To do → Copy out every line that contains "part".
-- START Data extract --
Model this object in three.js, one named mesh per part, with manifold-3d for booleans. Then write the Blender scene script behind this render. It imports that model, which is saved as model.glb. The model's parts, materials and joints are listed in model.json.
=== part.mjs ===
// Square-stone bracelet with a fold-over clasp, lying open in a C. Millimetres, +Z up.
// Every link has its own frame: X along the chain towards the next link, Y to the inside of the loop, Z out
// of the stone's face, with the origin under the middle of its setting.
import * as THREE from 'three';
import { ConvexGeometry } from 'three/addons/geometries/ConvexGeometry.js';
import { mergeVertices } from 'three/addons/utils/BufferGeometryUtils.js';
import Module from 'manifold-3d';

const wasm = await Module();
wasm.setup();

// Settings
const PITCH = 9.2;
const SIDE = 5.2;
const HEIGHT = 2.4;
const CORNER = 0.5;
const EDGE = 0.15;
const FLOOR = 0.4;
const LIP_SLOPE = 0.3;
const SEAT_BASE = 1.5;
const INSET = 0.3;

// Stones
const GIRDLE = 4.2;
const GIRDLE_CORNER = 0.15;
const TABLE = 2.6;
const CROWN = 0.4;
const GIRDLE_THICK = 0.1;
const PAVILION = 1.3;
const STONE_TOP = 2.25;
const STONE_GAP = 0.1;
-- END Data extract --
Answer to the problem →
Model this object in three.js, one named mesh per part, with manifold-3d for booleans. Then write the Blender scene script behind this render. It imports that model, which is saved as model.glb. The model's parts, materials and joints are listed in model.json.
=== part.mjs ===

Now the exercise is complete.